Information supplied:

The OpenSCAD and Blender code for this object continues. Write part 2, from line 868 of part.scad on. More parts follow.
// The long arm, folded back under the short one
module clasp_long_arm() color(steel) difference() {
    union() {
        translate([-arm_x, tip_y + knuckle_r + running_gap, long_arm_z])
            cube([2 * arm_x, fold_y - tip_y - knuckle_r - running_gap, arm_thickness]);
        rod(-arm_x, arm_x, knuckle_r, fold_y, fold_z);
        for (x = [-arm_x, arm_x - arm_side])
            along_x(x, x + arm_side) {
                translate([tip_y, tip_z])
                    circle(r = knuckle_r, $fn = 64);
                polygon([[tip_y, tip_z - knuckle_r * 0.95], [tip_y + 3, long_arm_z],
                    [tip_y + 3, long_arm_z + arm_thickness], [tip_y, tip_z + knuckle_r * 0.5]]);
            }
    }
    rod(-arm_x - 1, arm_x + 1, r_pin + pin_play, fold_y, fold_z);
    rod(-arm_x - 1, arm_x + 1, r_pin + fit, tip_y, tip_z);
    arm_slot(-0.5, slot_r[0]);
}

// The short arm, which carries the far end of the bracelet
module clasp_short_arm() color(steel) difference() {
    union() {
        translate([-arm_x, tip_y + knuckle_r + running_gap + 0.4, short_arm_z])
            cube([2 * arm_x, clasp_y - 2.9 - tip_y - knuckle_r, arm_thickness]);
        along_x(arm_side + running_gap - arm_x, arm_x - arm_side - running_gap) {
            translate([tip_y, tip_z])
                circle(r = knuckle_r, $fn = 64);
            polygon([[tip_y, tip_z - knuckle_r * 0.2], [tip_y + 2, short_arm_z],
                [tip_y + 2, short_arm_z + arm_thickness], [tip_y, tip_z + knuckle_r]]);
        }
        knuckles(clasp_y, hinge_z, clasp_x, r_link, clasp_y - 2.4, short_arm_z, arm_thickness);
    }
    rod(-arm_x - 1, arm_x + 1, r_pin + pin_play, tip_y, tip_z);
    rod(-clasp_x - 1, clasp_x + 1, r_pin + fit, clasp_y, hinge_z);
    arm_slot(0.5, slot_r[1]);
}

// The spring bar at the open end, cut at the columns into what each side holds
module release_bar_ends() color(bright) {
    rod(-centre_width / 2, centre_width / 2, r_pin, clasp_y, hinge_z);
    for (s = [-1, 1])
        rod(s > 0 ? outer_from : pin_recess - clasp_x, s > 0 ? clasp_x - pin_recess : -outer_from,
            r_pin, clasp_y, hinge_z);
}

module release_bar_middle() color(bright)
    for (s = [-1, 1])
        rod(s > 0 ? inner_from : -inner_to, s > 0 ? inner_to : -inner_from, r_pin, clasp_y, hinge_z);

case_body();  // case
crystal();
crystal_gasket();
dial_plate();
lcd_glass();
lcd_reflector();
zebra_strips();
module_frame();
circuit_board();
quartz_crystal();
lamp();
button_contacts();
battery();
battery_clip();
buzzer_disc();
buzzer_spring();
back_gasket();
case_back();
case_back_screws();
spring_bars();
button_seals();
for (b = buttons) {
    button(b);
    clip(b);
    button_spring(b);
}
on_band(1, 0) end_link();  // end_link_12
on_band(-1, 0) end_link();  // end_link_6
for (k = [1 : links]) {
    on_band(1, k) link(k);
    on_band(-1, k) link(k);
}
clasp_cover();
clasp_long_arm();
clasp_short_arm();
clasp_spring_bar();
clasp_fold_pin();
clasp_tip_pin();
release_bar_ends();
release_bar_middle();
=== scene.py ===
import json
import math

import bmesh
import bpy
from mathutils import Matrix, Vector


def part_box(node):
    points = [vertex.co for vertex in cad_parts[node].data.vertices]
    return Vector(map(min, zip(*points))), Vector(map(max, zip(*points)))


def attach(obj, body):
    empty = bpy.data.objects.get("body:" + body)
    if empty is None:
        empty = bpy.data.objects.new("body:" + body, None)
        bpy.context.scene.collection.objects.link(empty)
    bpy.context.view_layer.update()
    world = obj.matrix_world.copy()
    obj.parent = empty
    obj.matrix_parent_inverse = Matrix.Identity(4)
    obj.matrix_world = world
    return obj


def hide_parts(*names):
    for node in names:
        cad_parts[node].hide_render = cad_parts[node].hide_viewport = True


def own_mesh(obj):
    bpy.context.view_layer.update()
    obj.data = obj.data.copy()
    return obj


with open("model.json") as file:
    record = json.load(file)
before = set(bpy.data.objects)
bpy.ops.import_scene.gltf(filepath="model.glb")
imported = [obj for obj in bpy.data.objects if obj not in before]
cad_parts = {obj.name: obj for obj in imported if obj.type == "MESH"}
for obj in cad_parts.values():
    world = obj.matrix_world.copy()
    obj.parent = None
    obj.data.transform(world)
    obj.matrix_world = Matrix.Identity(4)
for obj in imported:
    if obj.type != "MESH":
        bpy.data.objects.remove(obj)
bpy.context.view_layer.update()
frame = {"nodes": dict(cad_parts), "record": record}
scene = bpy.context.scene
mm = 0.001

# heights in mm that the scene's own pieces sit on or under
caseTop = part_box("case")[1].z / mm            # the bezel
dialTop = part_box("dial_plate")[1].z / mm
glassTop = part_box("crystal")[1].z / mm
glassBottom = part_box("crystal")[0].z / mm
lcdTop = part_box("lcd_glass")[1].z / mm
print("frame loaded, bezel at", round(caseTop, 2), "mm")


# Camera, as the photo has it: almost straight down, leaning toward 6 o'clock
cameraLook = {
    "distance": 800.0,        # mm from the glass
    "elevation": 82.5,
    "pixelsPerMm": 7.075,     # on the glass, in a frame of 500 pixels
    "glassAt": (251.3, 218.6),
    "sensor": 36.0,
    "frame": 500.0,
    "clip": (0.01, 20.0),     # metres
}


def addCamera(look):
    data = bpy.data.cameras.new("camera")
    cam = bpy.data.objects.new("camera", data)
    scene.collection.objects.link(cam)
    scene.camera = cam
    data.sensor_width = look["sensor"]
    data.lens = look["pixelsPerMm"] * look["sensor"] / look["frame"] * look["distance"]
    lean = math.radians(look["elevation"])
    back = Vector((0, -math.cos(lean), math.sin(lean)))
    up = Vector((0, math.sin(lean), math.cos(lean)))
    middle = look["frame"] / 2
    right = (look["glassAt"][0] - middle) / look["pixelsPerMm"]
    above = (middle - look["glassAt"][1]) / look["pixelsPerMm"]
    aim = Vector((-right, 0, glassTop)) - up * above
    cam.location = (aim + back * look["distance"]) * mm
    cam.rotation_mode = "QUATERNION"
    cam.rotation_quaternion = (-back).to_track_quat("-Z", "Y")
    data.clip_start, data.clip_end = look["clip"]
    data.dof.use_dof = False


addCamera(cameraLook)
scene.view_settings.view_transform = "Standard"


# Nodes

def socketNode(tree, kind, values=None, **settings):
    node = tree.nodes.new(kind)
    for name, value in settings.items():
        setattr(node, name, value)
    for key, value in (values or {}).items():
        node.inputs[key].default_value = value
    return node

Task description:
Exactly the lines above from the one with "lcd_reflector();" to the one with "obj.matrix_parent_inverse = Matrix.Identity(4)", both included, are to be quoted; leave the rest out.

Response:
lcd_reflector();
zebra_strips();
module_frame();
circuit_board();
quartz_crystal();
lamp();
button_contacts();
battery();
battery_clip();
buzzer_disc();
buzzer_spring();
back_gasket();
case_back();
case_back_screws();
spring_bars();
button_seals();
for (b = buttons) {
    button(b);
    clip(b);
    button_spring(b);
}
on_band(1, 0) end_link();  // end_link_12
on_band(-1, 0) end_link();  // end_link_6
for (k = [1 : links]) {
    on_band(1, k) link(k);
    on_band(-1, k) link(k);
}
clasp_cover();
clasp_long_arm();
clasp_short_arm();
clasp_spring_bar();
clasp_fold_pin();
clasp_tip_pin();
release_bar_ends();
release_bar_middle();
=== scene.py ===
import json
import math

import bmesh
import bpy
from mathutils import Matrix, Vector


def part_box(node):
    points = [vertex.co for vertex in cad_parts[node].data.vertices]
    return Vector(map(min, zip(*points))), Vector(map(max, zip(*points)))


def attach(obj, body):
    empty = bpy.data.objects.get("body:" + body)
    if empty is None:
        empty = bpy.data.objects.new("body:" + body, None)
        bpy.context.scene.collection.objects.link(empty)
    bpy.context.view_layer.update()
    world = obj.matrix_world.copy()
    obj.parent = empty
    obj.matrix_parent_inverse = Matrix.Identity(4)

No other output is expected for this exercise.